▸ Instructions for the task:
Which lines below fall between the one containing "box = part.Shape.BoundBox" and the one containing "obj.matrix_parent_inverse = Matrix.Identity(4)"? Repeat them exactly, counting both of those lines, and add nothing else.

((

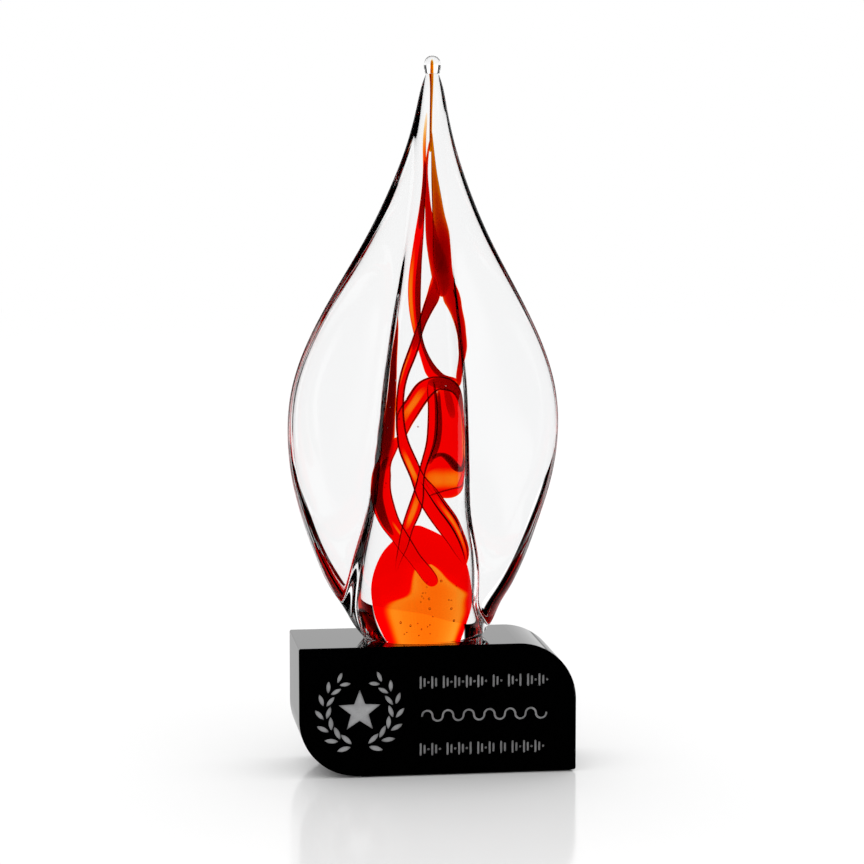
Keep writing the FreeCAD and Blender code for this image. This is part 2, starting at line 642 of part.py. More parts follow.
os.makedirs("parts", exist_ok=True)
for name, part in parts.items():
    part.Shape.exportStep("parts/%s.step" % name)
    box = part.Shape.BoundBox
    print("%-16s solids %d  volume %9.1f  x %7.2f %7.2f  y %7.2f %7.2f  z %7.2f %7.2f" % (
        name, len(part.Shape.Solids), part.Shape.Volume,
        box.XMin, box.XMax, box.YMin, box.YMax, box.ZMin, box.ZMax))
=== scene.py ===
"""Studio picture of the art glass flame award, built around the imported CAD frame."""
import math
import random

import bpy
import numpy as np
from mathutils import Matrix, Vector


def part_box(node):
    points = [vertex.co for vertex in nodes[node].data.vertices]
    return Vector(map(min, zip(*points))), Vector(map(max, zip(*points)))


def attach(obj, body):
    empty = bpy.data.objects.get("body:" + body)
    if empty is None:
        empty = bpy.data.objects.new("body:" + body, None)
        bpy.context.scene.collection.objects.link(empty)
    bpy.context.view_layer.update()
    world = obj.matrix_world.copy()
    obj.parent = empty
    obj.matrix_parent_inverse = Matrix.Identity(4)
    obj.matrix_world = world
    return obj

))

▸ Response for this exercise:
    box = part.Shape.BoundBox
    print("%-16s solids %d  volume %9.1f  x %7.2f %7.2f  y %7.2f %7.2f  z %7.2f %7.2f" % (
        name, len(part.Shape.Solids), part.Shape.Volume,
        box.XMin, box.XMax, box.YMin, box.YMax, box.ZMin, box.ZMax))
=== scene.py ===
"""Studio picture of the art glass flame award, built around the imported CAD frame."""
import math
import random

import bpy
import numpy as np
from mathutils import Matrix, Vector


def part_box(node):
    points = [vertex.co for vertex in nodes[node].data.vertices]
    return Vector(map(min, zip(*points))), Vector(map(max, zip(*points)))


def attach(obj, body):
    empty = bpy.data.objects.get("body:" + body)
    if empty is None:
        empty = bpy.data.objects.new("body:" + body, None)
        bpy.context.scene.collection.objects.link(empty)
    bpy.context.view_layer.update()
    world = obj.matrix_world.copy()
    obj.parent = empty
    obj.matrix_parent_inverse = Matrix.Identity(4)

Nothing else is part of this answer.